*MATERIAL PROVIDED*
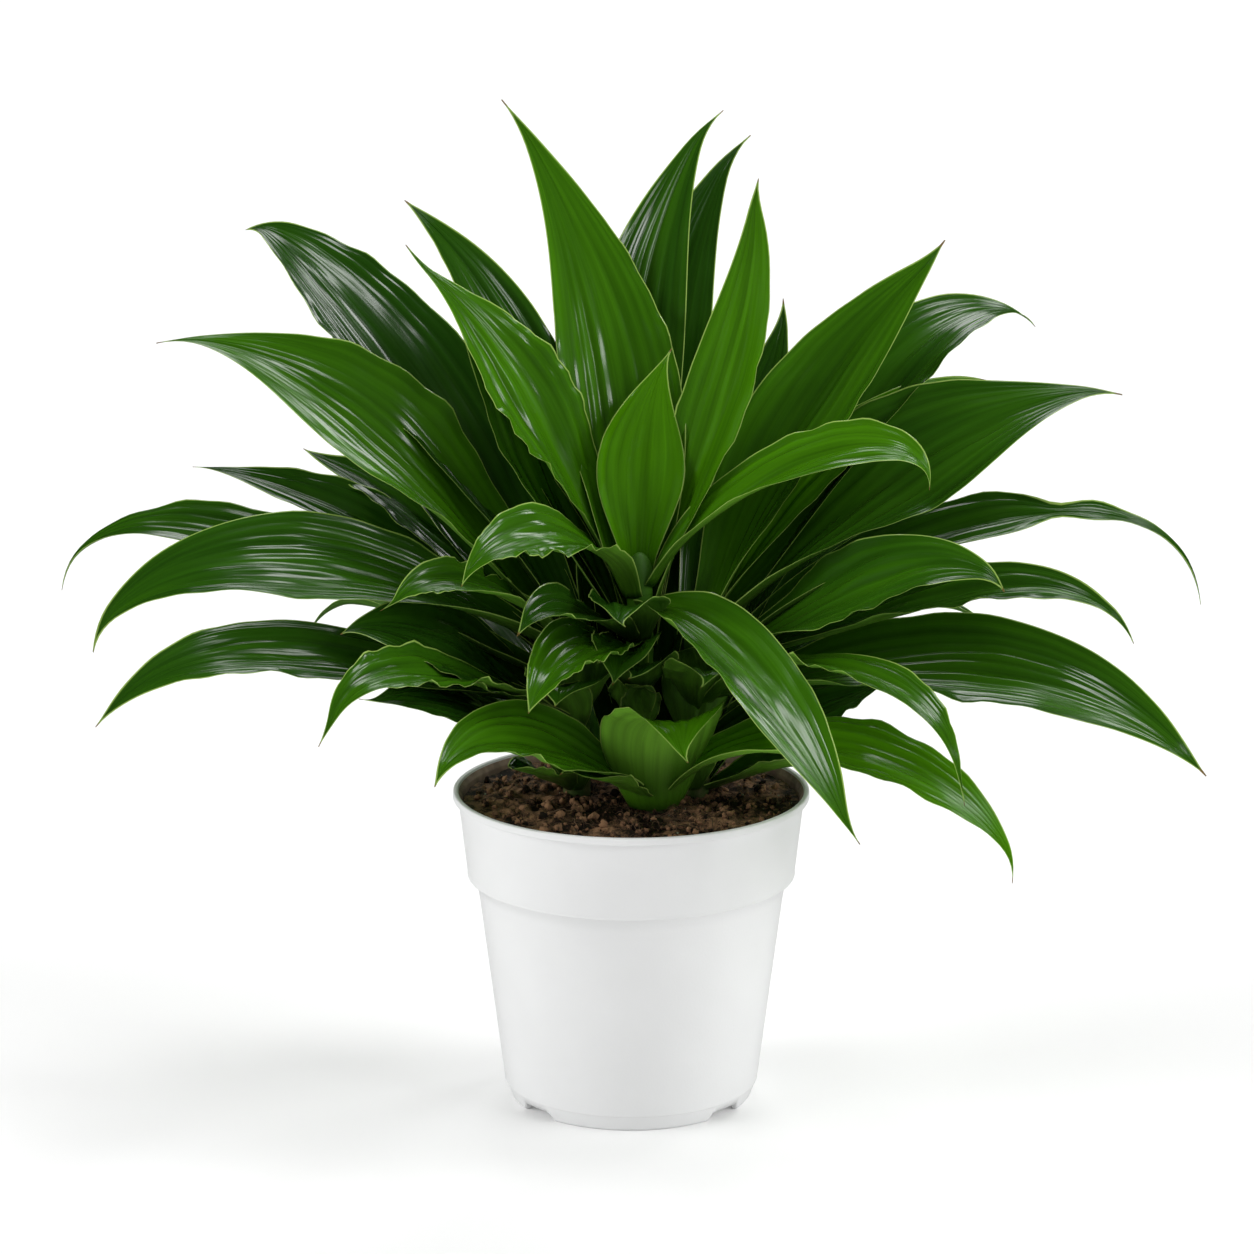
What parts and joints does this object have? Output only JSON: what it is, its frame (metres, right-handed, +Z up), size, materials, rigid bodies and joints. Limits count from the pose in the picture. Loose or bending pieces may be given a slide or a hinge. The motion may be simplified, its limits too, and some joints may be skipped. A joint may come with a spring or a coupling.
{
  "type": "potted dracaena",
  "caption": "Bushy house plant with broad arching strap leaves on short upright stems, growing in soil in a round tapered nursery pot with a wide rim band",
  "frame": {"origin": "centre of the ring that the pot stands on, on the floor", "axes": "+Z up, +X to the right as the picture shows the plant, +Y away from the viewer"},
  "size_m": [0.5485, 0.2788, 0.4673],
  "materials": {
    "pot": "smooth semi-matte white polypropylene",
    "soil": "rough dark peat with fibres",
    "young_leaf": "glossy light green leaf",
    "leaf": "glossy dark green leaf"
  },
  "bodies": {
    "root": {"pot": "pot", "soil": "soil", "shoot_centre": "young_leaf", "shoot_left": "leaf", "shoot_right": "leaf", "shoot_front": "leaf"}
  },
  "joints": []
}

*WHAT TO WORK ON*
Out of the material above, gather each line where "joints" appears.

*REPLY TO THE EXERCISE*
What parts and joints does this object have? Output only JSON: what it is, its frame (metres, right-handed, +Z up), size, materials, rigid bodies and joints. Limits count from the pose in the picture. Loose or bending pieces may be given a slide or a hinge. The motion may be simplified, its limits too, and some joints may be skipped. A joint may come with a spring or a coupling.
  "joints": []